● **Instruction**
Return only the lines running from the line with "sound = all(s.isValid()" down to the line with "before = set(bpy.data.objects)", both included, exactly as they appear.

● **Data excerpt**

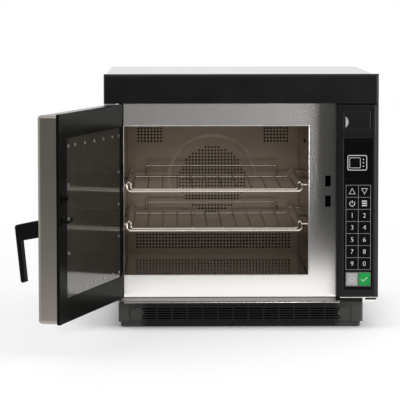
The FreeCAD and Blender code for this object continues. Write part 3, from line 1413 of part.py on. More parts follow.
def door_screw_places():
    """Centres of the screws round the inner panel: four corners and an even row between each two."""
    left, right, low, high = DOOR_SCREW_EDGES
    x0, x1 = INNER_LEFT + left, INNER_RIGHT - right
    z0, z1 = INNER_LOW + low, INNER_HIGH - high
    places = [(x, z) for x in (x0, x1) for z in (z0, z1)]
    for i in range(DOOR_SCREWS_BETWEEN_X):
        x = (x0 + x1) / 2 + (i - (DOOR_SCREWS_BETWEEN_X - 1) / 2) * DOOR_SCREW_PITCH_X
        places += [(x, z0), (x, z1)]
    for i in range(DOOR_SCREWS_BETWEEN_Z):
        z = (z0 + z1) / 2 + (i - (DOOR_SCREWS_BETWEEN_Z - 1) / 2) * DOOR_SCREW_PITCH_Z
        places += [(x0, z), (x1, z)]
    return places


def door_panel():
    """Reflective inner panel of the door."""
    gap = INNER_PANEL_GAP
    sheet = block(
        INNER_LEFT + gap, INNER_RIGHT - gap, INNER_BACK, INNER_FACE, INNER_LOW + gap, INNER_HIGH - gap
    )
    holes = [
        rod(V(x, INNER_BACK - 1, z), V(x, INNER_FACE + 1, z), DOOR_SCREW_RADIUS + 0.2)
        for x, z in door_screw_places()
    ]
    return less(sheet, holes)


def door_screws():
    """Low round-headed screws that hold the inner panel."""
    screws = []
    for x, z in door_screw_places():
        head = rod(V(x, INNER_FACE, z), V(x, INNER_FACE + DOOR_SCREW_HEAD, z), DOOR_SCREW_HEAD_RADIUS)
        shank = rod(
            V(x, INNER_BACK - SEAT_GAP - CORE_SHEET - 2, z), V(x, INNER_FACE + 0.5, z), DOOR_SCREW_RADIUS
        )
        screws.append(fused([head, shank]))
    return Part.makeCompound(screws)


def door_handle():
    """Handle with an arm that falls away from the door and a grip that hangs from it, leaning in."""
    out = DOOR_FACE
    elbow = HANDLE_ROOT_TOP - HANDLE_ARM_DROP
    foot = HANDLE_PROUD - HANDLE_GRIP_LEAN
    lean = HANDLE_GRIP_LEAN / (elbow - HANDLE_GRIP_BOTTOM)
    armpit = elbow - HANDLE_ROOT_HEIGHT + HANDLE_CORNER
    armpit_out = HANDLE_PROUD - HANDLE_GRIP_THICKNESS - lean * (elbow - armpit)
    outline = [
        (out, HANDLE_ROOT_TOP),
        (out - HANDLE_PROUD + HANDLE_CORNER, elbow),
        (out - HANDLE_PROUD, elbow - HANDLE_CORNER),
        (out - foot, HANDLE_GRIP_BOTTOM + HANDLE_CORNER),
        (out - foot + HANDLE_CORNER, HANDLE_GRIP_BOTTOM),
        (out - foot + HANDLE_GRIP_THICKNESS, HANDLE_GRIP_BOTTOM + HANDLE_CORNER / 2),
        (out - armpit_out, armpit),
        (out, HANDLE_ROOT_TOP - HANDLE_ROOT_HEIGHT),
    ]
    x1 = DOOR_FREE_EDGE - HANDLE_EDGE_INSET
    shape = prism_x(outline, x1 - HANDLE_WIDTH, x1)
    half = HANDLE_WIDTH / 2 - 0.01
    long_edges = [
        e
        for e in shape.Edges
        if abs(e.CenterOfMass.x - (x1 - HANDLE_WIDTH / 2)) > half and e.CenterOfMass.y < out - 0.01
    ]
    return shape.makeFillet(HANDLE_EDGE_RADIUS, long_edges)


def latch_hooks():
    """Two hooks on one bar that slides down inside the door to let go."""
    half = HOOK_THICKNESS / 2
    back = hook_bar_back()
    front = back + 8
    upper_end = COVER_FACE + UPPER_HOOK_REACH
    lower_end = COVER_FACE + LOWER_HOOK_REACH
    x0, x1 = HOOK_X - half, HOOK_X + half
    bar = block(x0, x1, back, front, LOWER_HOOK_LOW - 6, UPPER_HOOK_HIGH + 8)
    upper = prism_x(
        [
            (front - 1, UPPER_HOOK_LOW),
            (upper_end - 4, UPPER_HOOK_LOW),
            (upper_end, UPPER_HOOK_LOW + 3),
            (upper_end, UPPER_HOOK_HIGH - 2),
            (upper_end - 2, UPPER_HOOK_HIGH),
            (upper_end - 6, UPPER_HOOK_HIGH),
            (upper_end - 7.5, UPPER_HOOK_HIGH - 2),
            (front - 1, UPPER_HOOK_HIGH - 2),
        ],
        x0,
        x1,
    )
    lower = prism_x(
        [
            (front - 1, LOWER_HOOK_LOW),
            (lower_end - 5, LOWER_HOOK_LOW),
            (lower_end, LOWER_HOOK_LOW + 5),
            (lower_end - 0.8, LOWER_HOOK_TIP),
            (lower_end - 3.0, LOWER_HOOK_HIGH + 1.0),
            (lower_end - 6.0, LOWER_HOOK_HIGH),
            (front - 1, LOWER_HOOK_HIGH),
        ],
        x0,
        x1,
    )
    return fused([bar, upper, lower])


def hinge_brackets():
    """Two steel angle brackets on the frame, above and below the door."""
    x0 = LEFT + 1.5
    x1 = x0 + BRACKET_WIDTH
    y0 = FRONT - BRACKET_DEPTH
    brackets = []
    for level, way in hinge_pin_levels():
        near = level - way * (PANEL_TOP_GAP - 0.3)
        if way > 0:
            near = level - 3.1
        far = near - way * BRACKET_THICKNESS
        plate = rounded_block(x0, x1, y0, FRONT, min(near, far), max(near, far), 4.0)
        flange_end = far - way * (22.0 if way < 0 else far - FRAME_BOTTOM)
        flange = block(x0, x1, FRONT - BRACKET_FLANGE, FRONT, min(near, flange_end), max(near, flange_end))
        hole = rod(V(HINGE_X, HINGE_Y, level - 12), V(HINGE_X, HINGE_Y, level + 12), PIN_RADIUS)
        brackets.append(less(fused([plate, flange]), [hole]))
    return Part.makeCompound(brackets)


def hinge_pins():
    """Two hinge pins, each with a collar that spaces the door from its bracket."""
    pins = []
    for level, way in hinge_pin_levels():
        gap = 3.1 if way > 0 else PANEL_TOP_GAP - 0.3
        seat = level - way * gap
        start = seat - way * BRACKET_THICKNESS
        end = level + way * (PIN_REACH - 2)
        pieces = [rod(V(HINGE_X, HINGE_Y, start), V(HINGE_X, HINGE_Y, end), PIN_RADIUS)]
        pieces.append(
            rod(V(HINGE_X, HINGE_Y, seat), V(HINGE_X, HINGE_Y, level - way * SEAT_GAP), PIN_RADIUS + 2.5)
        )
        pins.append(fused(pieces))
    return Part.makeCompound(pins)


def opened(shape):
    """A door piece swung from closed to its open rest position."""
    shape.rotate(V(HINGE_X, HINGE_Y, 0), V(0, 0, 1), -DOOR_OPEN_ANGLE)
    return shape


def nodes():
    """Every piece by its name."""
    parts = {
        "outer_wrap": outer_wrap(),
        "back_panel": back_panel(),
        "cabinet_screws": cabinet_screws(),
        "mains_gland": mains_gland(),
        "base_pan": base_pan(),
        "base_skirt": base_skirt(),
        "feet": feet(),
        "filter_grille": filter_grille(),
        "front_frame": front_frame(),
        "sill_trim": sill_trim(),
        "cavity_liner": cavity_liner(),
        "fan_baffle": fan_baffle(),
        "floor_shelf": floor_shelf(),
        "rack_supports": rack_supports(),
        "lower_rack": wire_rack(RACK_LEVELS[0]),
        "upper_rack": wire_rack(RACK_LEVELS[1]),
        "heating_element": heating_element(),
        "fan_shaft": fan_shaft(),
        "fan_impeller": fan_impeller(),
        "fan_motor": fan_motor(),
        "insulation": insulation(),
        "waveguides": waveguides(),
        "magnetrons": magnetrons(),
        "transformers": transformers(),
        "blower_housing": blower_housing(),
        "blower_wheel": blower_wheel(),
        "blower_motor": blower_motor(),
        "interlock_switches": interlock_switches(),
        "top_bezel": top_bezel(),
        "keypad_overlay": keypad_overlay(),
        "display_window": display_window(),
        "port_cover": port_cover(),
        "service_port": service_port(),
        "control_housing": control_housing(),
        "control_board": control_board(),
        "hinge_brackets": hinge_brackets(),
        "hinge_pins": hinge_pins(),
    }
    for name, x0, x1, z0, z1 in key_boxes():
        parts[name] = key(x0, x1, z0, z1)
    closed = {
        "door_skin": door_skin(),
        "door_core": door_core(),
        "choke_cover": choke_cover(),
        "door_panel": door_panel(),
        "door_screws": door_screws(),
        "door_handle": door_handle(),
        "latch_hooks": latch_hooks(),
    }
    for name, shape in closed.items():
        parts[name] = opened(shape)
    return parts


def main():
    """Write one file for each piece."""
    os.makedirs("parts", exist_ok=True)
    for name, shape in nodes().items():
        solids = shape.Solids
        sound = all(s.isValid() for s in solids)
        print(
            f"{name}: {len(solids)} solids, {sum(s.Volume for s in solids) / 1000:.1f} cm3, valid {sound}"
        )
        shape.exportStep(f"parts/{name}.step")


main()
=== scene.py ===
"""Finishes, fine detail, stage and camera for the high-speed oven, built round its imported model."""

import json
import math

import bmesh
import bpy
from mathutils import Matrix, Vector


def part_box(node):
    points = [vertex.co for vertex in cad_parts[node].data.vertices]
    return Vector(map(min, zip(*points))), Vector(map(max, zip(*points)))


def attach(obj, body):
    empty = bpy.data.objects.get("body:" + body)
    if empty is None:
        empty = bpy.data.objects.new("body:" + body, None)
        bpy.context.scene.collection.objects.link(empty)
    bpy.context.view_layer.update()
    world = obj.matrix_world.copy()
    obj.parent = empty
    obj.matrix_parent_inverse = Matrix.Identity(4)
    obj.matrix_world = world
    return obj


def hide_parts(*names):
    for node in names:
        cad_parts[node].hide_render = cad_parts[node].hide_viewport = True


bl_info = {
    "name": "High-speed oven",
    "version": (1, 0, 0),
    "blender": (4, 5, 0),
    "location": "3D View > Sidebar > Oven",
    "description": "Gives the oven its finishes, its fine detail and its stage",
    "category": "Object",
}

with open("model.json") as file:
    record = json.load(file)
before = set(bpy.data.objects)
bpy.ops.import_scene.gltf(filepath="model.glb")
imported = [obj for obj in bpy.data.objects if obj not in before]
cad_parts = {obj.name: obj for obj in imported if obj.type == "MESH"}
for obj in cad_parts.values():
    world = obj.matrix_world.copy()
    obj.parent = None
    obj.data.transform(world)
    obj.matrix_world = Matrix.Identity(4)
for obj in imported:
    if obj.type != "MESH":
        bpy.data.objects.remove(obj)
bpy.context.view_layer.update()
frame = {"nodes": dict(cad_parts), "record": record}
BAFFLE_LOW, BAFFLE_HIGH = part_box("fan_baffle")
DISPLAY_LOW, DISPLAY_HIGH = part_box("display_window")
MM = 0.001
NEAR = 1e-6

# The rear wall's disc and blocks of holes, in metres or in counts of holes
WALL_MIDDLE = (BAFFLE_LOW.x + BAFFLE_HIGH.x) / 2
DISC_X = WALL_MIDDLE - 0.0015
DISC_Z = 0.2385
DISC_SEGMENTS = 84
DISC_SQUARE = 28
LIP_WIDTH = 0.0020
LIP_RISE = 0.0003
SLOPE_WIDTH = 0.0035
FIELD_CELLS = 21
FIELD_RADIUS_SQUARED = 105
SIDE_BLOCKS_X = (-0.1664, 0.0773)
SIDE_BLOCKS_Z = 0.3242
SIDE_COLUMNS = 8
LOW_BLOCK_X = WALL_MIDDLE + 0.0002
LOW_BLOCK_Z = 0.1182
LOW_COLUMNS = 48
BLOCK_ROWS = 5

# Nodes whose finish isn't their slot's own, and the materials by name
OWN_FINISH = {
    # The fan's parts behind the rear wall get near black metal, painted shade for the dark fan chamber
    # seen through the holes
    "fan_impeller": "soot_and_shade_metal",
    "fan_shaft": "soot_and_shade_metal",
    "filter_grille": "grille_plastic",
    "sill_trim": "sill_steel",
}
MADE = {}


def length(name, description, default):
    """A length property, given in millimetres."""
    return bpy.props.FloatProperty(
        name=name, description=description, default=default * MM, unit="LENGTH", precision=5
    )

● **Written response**
        sound = all(s.isValid() for s in solids)
        print(
            f"{name}: {len(solids)} solids, {sum(s.Volume for s in solids) / 1000:.1f} cm3, valid {sound}"
        )
        shape.exportStep(f"parts/{name}.step")


main()
=== scene.py ===
"""Finishes, fine detail, stage and camera for the high-speed oven, built round its imported model."""

import json
import math

import bmesh
import bpy
from mathutils import Matrix, Vector


def part_box(node):
    points = [vertex.co for vertex in cad_parts[node].data.vertices]
    return Vector(map(min, zip(*points))), Vector(map(max, zip(*points)))


def attach(obj, body):
    empty = bpy.data.objects.get("body:" + body)
    if empty is None:
        empty = bpy.data.objects.new("body:" + body, None)
        bpy.context.scene.collection.objects.link(empty)
    bpy.context.view_layer.update()
    world = obj.matrix_world.copy()
    obj.parent = empty
    obj.matrix_parent_inverse = Matrix.Identity(4)
    obj.matrix_world = world
    return obj


def hide_parts(*names):
    for node in names:
        cad_parts[node].hide_render = cad_parts[node].hide_viewport = True


bl_info = {
    "name": "High-speed oven",
    "version": (1, 0, 0),
    "blender": (4, 5, 0),
    "location": "3D View > Sidebar > Oven",
    "description": "Gives the oven its finishes, its fine detail and its stage",
    "category": "Object",
}

with open("model.json") as file:
    record = json.load(file)
before = set(bpy.data.objects)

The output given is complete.